Per tornare all’Italia, Orbàn è contento che Lega e Forza Italia abbiano votato al Parlamento europeo contro la messa in mora dell’Ungheria. Ma fino a che lui e gli altri sovranisti dell’Est succhiano come saprofiti le risorse messe loro a disposizione dalla Ue, non saranno contenti che il nuovo governo italiano metta in pericolo la stabilità economica dell’Unione.

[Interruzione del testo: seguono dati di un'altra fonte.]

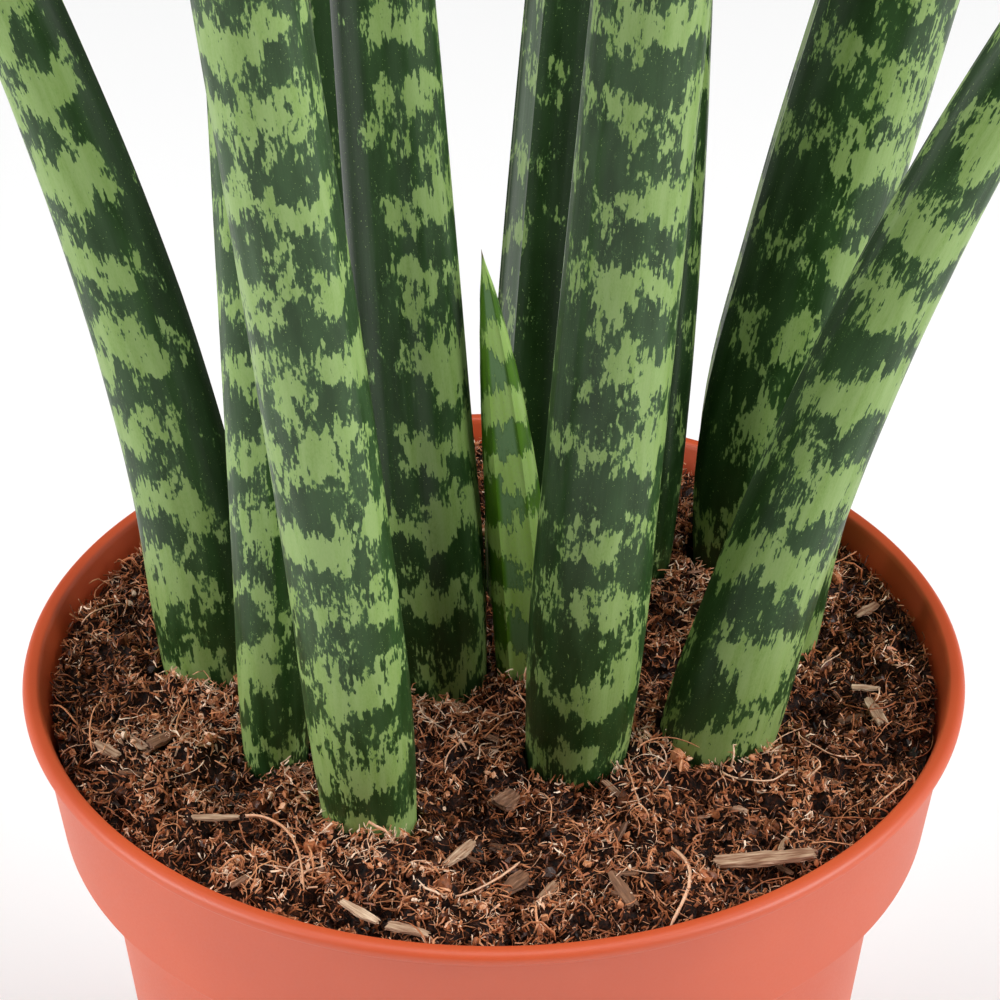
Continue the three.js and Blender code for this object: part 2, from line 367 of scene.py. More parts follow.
POT_PROFILE = [
    (PAD_RADIUS + GUTTER_SLOPE, GUTTER_HEIGHT),
    (FOOT_RING_INNER - GUTTER_SLOPE, GUTTER_HEIGHT),
    (FOOT_RING_INNER, 0),
    *arc(BODY_FOOT_RADIUS - EDGE, EDGE, EDGE, -90, -5, 4),
    (BODY_TOP_RADIUS, COLLAR_FOOT),
    *arc(COLLAR_FOOT_RADIUS - EDGE, COLLAR_FOOT + EDGE, EDGE, -90, 0, 4),
    (COLLAR_TOP_RADIUS, LIP_FOOT),
    *arc(RIM_RADIUS - LIP_HEIGHT / 2, LIP_FOOT + LIP_HEIGHT / 2, LIP_HEIGHT / 2, -80, 90, 8),
    (RIM_RADIUS - LIP_WIDTH, POT_HEIGHT),
    (RIM_RADIUS - LIP_WIDTH - EDGE / 2, POT_HEIGHT - EDGE),
    (COLLAR_FOOT_RADIUS - WALL, COLLAR_FOOT + WALL + EDGE),
    (BODY_TOP_RADIUS - WALL, COLLAR_FOOT + EDGE),
    (body_radius(GUTTER_TOP) - WALL, GUTTER_TOP),
    (body_radius(WALL) - WALL - EDGE, WALL),
    (FOOT_RING_INNER + WALL, WALL),
    (FOOT_RING_INNER - GUTTER_SLOPE + WALL / 2, GUTTER_TOP),
    (PAD_RADIUS + GUTTER_SLOPE - WALL / 2, GUTTER_TOP),
    (PAD_RADIUS - WALL, WALL),
]

# %% Growing the shell
POT_SIDES = 288


def ring_up(from_ring, to_ring):
    """Pulls the selected ring or disc out to the next radius and height of a round profile."""
    (radius, height), (next_radius, next_height) = from_ring, to_ring
    bpy.ops.mesh.extrude_region_move(TRANSFORM_OT_translate={"value": (0, 0, next_height - height)})
    scale = next_radius / radius
    bpy.ops.transform.resize(value=(scale, scale, 1), center_override=(0, 0, next_height))


def closed_round(name, start, profile, sides):
    """A closed shell of revolution, pulled from a disc through every ring of the profile."""
    deselect_all()
    bpy.ops.mesh.primitive_circle_add(vertices=sides, radius=start[0], fill_type="NGON")
    shell = bpy.context.object
    shell.name = name
    bpy.ops.object.mode_set(mode="EDIT")
    bpy.ops.transform.translate(value=(0, 0, start[1]))
    rings = [start, *profile]
    for ring, following in zip(rings, rings[1:]):
        ring_up(ring, following)
    close_edit()
    return shell


pot = closed_round("nursery_pot", (PAD_RADIUS, 0), POT_PROFILE, POT_SIDES)
print("pot shell:", len(pot.data.polygons), "faces")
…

“Sebbene la Turchia non sia una superpotenza economica e militare, è emersa come leader globale diventando parte della soluzione in Iraq, Siria e in altri luoghi”, scrive Recep Erdogan su Foreign Affairs. Solo una conferma di una tendenza già nota: la smodata ambizione della Turchia. Quando Erdogan manifesta il suo sovranismo allargato, pensa alla Russia e all’America come partner occasionali allo stesso livello. C’è l’accordo di Sochi con Putin e c’è quello di Manbij con gli americani. Marc Pierini, ex diplomatico della Ue e commentatore di Carnegie, lo definisce "ruolo diplomatico assiale, quello di essere una potenza nel mezzo". Cioè farsi i fatti propri con stile.
L’esempio più limpido di sovranismo competitivo sono le ambizioni dell’Arabia Saudita. Il principe ereditario Mohammed bin Salman ha detto chiaramente che se l’Iran avrà la bomba atomica, anche Riyadh farà la sua. Preparandosi all’eventualità, MbS vuole che qualcuno gli costruisca 16 centrali nucleari (civili ma il passaggio al militare non è difficile). Donald Trump è pronto a firmare un accordo. Alle opposizioni del Congresso, il presidente risponde che se non le costruiranno gli americani, lo faranno i cinesi.
A questa logica si oppone Bibi Netayahu, sovranista ante litteram, che non vuole altre atomiche in Medio Oriente. Se gli iraniani riprenderanno il loro programma nucleare, spinti dal fallimento degli accordi internazionali silurati da Washington, anche i sauditi avvieranno il loro. Così probabilmente farà l’Egitto, altro simbolo d’illiberalità. E a quel punto gli israeliani renderanno ancora più efficace il loro arsenale.
Ecco quello che accade nella comunità sovranista dell’ognuno per sé, qualsiasi cosa accada. Se qualcuno sa come fermare il treno, si faccia avanti.